◆ **What the task requires**
The entries that follow should be written out exactly.

◆ **Input**
* begin *

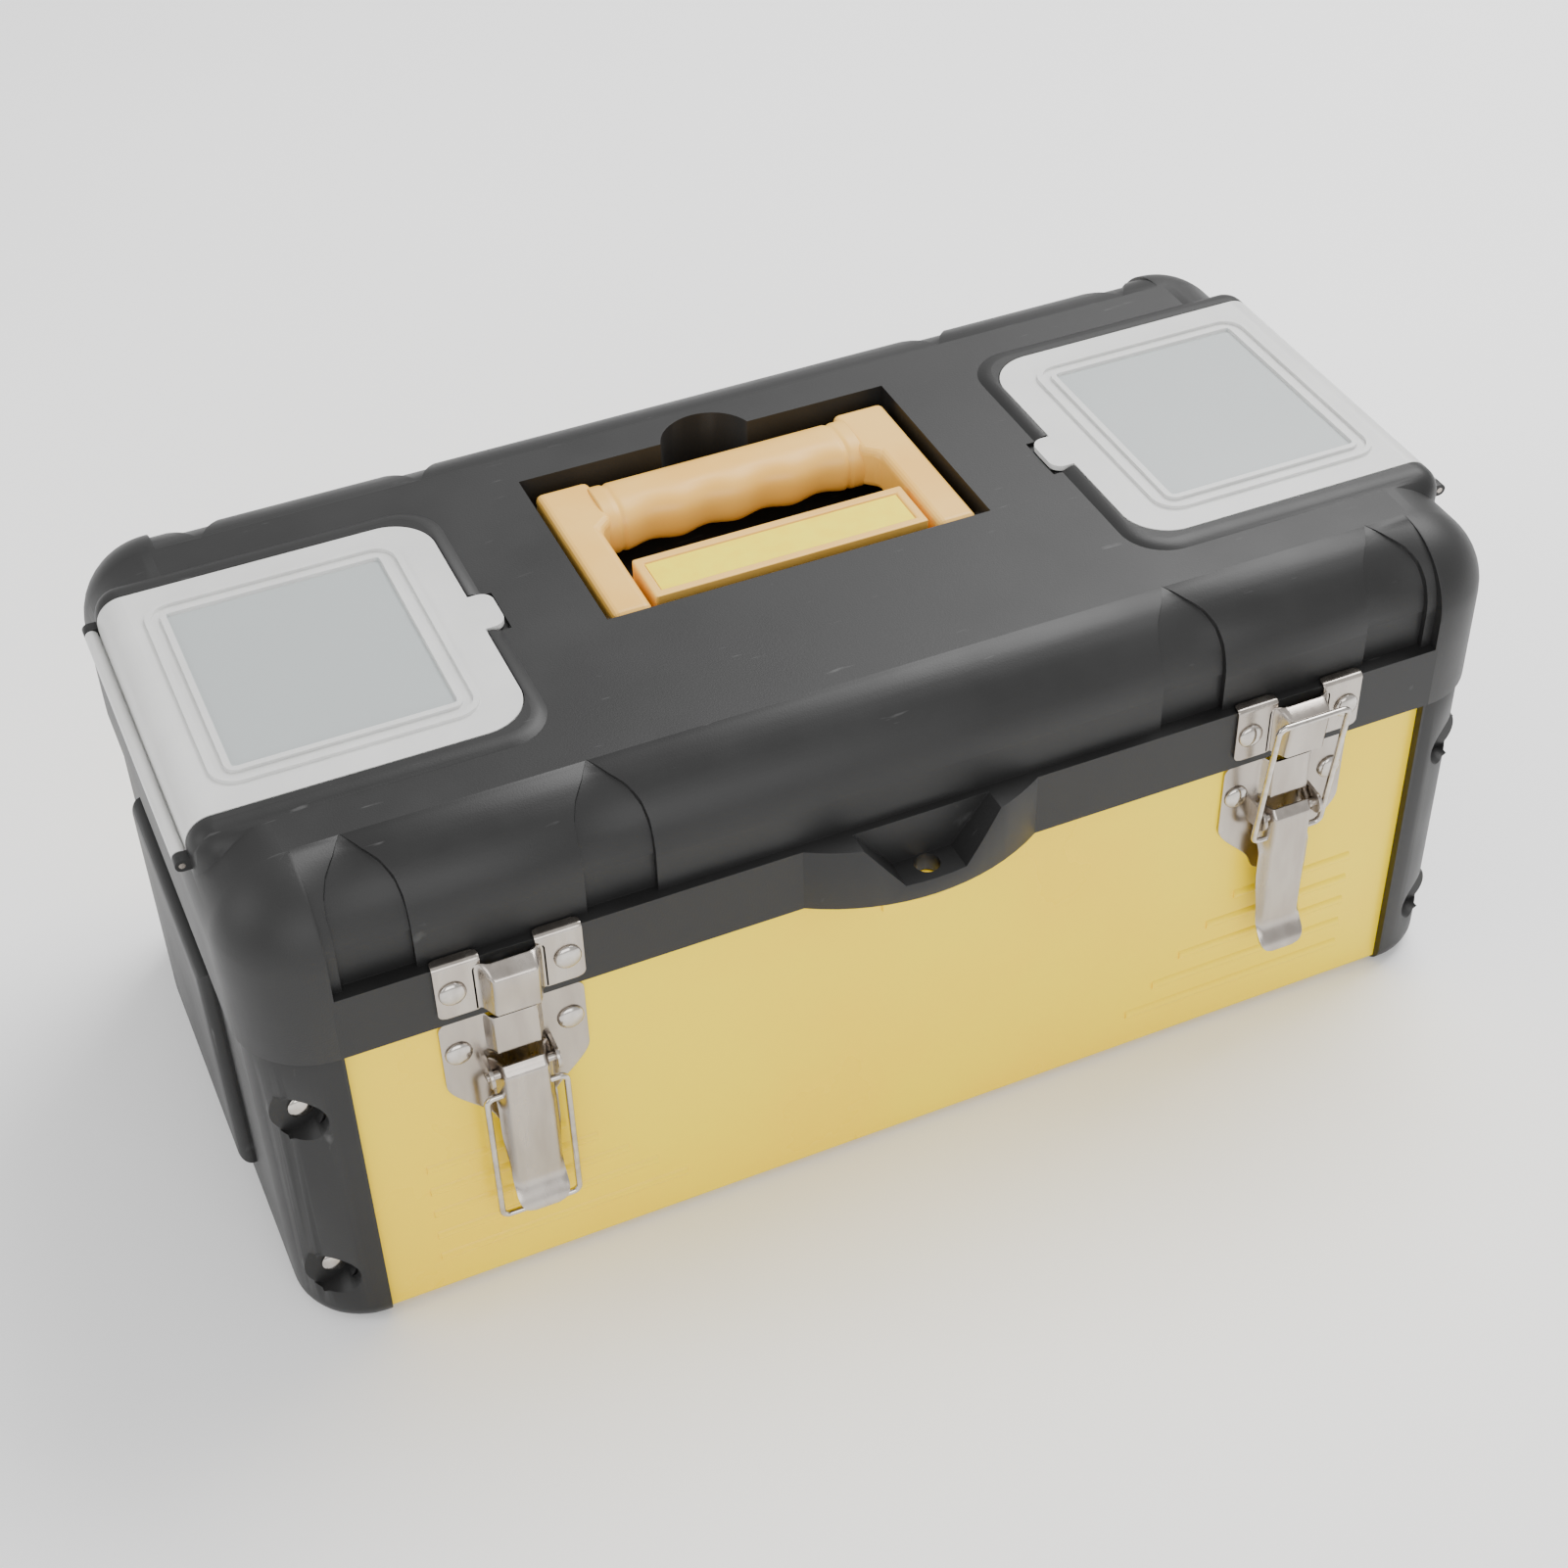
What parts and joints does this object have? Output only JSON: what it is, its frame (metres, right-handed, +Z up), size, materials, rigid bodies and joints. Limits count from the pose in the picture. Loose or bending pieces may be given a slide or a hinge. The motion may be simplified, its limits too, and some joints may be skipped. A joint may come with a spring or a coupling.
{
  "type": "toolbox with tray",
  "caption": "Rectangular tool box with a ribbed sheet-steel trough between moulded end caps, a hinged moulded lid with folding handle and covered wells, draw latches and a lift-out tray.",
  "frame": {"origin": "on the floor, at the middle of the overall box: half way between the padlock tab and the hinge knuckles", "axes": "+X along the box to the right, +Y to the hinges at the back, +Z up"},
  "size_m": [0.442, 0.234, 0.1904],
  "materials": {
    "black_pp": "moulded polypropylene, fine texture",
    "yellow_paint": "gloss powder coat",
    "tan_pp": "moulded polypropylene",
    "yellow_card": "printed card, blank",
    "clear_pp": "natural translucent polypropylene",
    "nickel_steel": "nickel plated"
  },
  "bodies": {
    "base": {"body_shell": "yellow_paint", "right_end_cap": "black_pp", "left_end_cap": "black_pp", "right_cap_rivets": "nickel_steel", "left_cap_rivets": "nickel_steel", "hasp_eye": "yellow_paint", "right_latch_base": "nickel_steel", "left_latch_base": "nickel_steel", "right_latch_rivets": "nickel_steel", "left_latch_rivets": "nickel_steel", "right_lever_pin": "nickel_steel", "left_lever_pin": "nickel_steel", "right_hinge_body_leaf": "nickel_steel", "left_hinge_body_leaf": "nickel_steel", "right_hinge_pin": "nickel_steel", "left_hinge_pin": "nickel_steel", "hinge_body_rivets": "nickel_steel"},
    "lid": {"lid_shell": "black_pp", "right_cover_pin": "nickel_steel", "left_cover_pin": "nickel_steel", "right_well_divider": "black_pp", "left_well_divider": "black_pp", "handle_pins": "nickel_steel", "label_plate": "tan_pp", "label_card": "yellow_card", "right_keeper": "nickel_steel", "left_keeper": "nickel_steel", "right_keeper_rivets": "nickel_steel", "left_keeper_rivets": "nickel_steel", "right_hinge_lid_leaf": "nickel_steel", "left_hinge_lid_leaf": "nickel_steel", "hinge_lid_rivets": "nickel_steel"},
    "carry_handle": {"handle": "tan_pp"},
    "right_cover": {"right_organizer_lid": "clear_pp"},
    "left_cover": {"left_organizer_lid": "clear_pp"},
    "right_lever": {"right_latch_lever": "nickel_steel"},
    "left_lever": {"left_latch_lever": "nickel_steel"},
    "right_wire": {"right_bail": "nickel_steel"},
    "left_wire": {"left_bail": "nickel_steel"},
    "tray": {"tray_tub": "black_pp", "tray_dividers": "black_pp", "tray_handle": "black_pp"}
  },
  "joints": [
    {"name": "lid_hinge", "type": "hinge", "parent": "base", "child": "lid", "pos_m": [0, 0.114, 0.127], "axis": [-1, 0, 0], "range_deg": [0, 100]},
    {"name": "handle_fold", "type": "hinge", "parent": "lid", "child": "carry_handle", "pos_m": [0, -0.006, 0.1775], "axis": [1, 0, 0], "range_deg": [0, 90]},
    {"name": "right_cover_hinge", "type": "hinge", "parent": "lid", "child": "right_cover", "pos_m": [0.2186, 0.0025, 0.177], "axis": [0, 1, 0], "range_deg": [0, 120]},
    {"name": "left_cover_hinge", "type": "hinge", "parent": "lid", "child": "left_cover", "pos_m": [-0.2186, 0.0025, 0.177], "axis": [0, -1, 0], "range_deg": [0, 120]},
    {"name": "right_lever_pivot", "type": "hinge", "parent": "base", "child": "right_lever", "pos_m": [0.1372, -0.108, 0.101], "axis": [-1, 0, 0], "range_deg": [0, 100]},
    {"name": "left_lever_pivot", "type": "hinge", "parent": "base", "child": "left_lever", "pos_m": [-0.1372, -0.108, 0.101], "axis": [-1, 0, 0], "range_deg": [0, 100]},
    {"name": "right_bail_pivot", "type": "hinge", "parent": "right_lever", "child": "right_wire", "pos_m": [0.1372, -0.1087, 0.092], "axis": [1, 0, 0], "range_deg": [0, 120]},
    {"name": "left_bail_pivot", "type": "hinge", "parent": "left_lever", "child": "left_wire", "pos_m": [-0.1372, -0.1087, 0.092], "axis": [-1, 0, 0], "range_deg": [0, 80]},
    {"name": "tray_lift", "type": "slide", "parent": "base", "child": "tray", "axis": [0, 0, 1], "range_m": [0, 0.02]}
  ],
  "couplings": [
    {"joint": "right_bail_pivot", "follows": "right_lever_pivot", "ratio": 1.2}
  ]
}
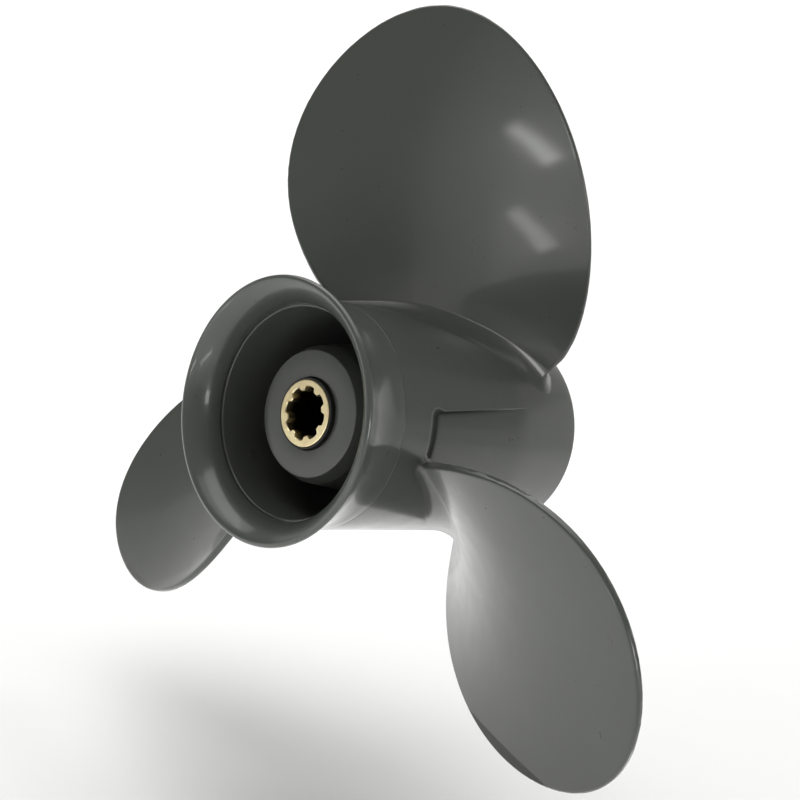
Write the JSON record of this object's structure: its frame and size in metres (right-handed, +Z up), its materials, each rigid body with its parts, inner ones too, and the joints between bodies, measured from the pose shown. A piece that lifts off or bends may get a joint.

* end *

◆ **Answer for this exercise**
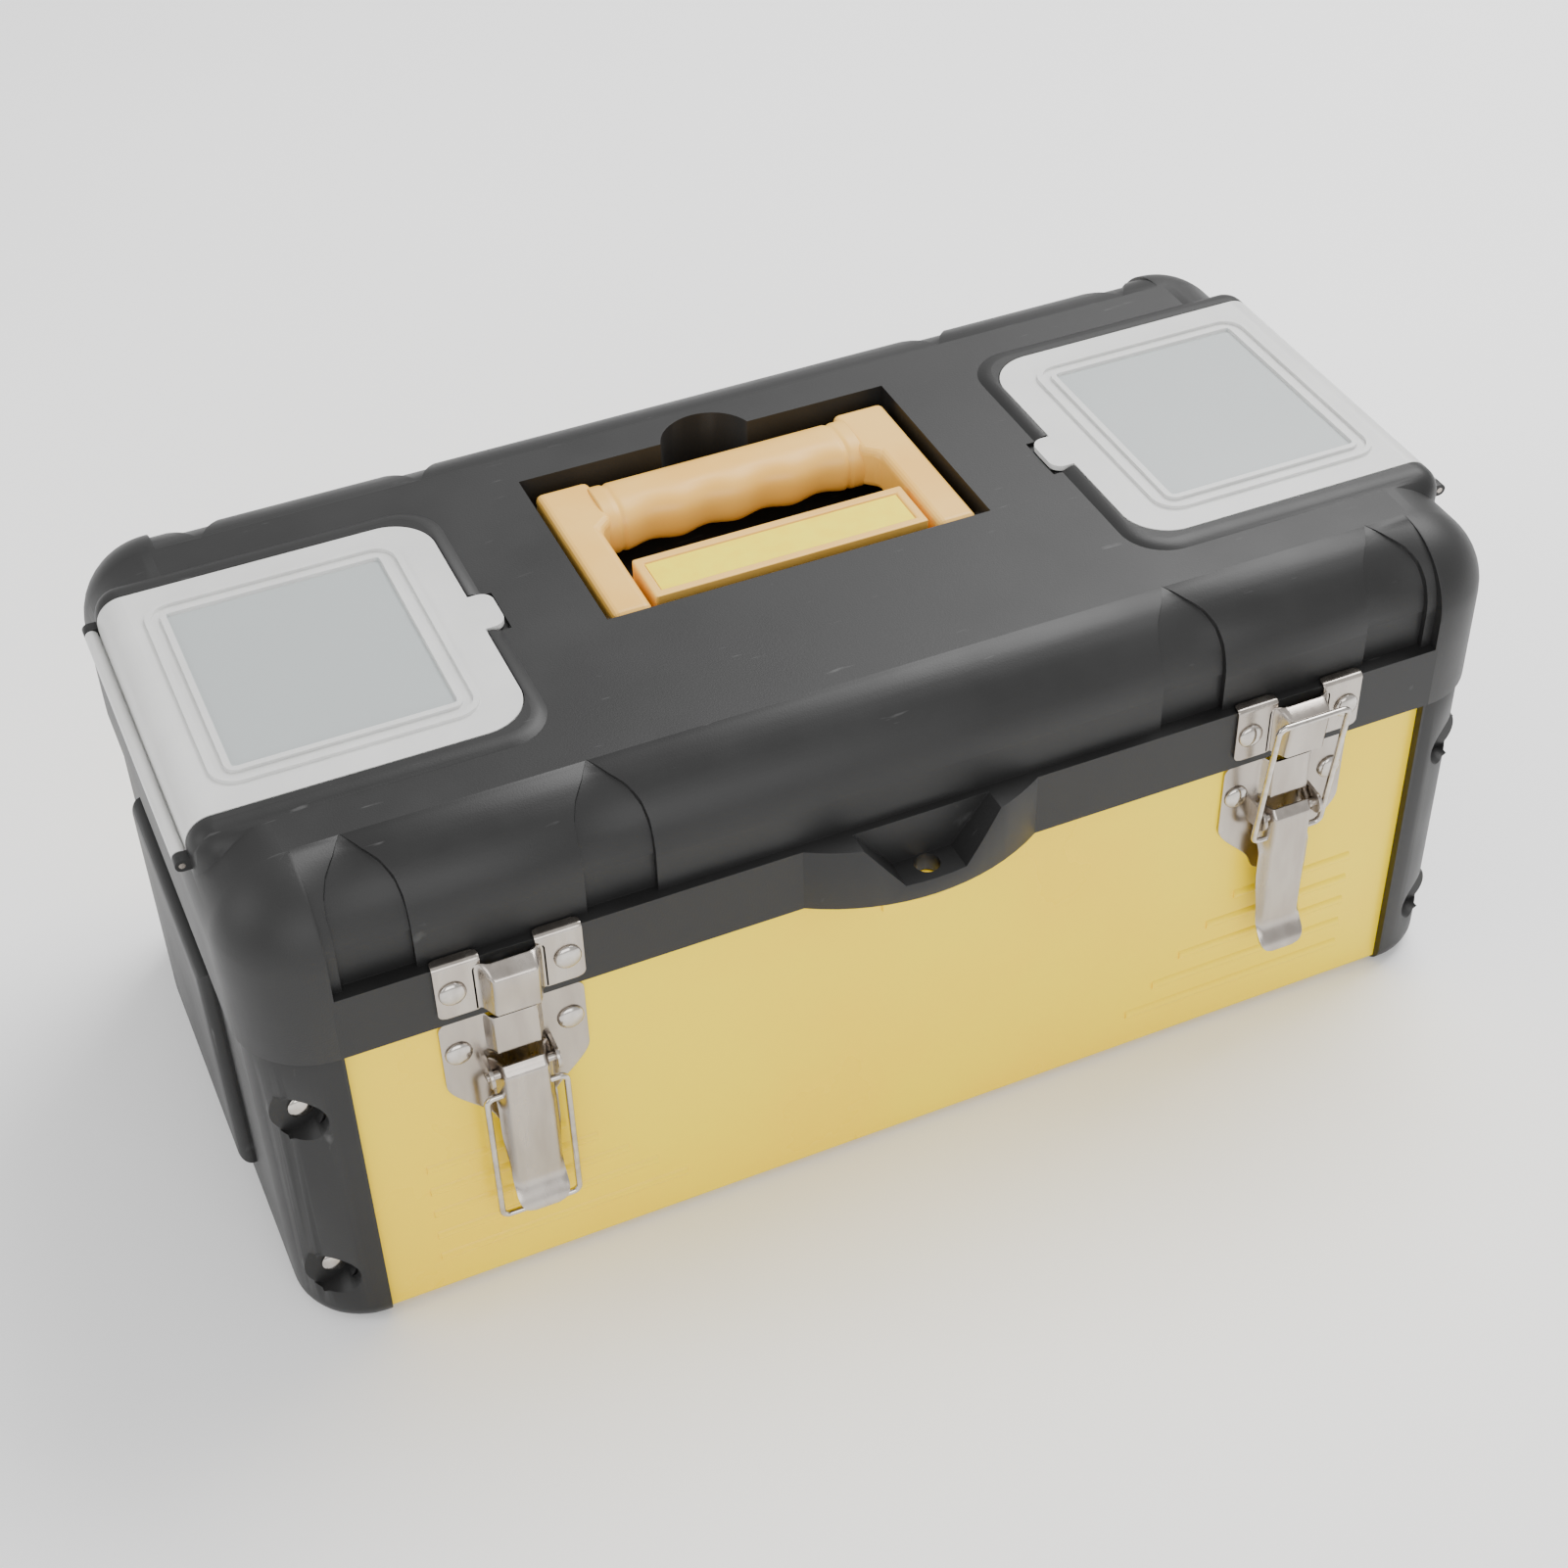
What parts and joints does this object have? Output only JSON: what it is, its frame (metres, right-handed, +Z up), size, materials, rigid bodies and joints. Limits count from the pose in the picture. Loose or bending pieces may be given a slide or a hinge. The motion may be simplified, its limits too, and some joints may be skipped. A joint may come with a spring or a coupling.
{
  "type": "toolbox with tray",
  "caption": "Rectangular tool box with a ribbed sheet-steel trough between moulded end caps, a hinged moulded lid with folding handle and covered wells, draw latches and a lift-out tray.",
  "frame": {"origin": "on the floor, at the middle of the overall box: half way between the padlock tab and the hinge knuckles", "axes": "+X along the box to the right, +Y to the hinges at the back, +Z up"},
  "size_m": [0.442, 0.234, 0.1904],
  "materials": {
    "black_pp": "moulded polypropylene, fine texture",
    "yellow_paint": "gloss powder coat",
    "tan_pp": "moulded polypropylene",
    "yellow_card": "printed card, blank",
    "clear_pp": "natural translucent polypropylene",
    "nickel_steel": "nickel plated"
  },
  "bodies": {
    "base": {"body_shell": "yellow_paint", "right_end_cap": "black_pp", "left_end_cap": "black_pp", "right_cap_rivets": "nickel_steel", "left_cap_rivets": "nickel_steel", "hasp_eye": "yellow_paint", "right_latch_base": "nickel_steel", "left_latch_base": "nickel_steel", "right_latch_rivets": "nickel_steel", "left_latch_rivets": "nickel_steel", "right_lever_pin": "nickel_steel", "left_lever_pin": "nickel_steel", "right_hinge_body_leaf": "nickel_steel", "left_hinge_body_leaf": "nickel_steel", "right_hinge_pin": "nickel_steel", "left_hinge_pin": "nickel_steel", "hinge_body_rivets": "nickel_steel"},
    "lid": {"lid_shell": "black_pp", "right_cover_pin": "nickel_steel", "left_cover_pin": "nickel_steel", "right_well_divider": "black_pp", "left_well_divider": "black_pp", "handle_pins": "nickel_steel", "label_plate": "tan_pp", "label_card": "yellow_card", "right_keeper": "nickel_steel", "left_keeper": "nickel_steel", "right_keeper_rivets": "nickel_steel", "left_keeper_rivets": "nickel_steel", "right_hinge_lid_leaf": "nickel_steel", "left_hinge_lid_leaf": "nickel_steel", "hinge_lid_rivets": "nickel_steel"},
    "carry_handle": {"handle": "tan_pp"},
    "right_cover": {"right_organizer_lid": "clear_pp"},
    "left_cover": {"left_organizer_lid": "clear_pp"},
    "right_lever": {"right_latch_lever": "nickel_steel"},
    "left_lever": {"left_latch_lever": "nickel_steel"},
    "right_wire": {"right_bail": "nickel_steel"},
    "left_wire": {"left_bail": "nickel_steel"},
    "tray": {"tray_tub": "black_pp", "tray_dividers": "black_pp", "tray_handle": "black_pp"}
  },
  "joints": [
    {"name": "lid_hinge", "type": "hinge", "parent": "base", "child": "lid", "pos_m": [0, 0.114, 0.127], "axis": [-1, 0, 0], "range_deg": [0, 100]},
    {"name": "handle_fold", "type": "hinge", "parent": "lid", "child": "carry_handle", "pos_m": [0, -0.006, 0.1775], "axis": [1, 0, 0], "range_deg": [0, 90]},
    {"name": "right_cover_hinge", "type": "hinge", "parent": "lid", "child": "right_cover", "pos_m": [0.2186, 0.0025, 0.177], "axis": [0, 1, 0], "range_deg": [0, 120]},
    {"name": "left_cover_hinge", "type": "hinge", "parent": "lid", "child": "left_cover", "pos_m": [-0.2186, 0.0025, 0.177], "axis": [0, -1, 0], "range_deg": [0, 120]},
    {"name": "right_lever_pivot", "type": "hinge", "parent": "base", "child": "right_lever", "pos_m": [0.1372, -0.108, 0.101], "axis": [-1, 0, 0], "range_deg": [0, 100]},
    {"name": "left_lever_pivot", "type": "hinge", "parent": "base", "child": "left_lever", "pos_m": [-0.1372, -0.108, 0.101], "axis": [-1, 0, 0], "range_deg": [0, 100]},
    {"name": "right_bail_pivot", "type": "hinge", "parent": "right_lever", "child": "right_wire", "pos_m": [0.1372, -0.1087, 0.092], "axis": [1, 0, 0], "range_deg": [0, 120]},
    {"name": "left_bail_pivot", "type": "hinge", "parent": "left_lever", "child": "left_wire", "pos_m": [-0.1372, -0.1087, 0.092], "axis": [-1, 0, 0], "range_deg": [0, 80]},
    {"name": "tray_lift", "type": "slide", "parent": "base", "child": "tray", "axis": [0, 0, 1], "range_m": [0, 0.02]}
  ],
  "couplings": [
    {"joint": "right_bail_pivot", "follows": "right_lever_pivot", "ratio": 1.2}
  ]
}
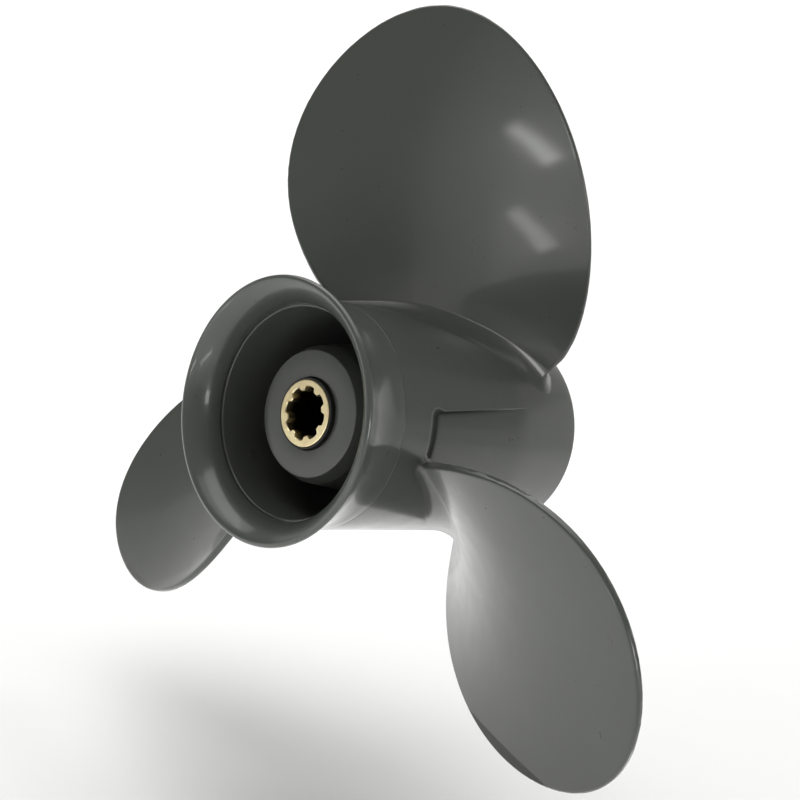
Write the JSON record of this object's structure: its frame and size in metres (right-handed, +Z up), its materials, each rigid body with its parts, inner ones too, and the joints between bodies, measured from the pose shown. A piece that lifts off or bends may get a joint.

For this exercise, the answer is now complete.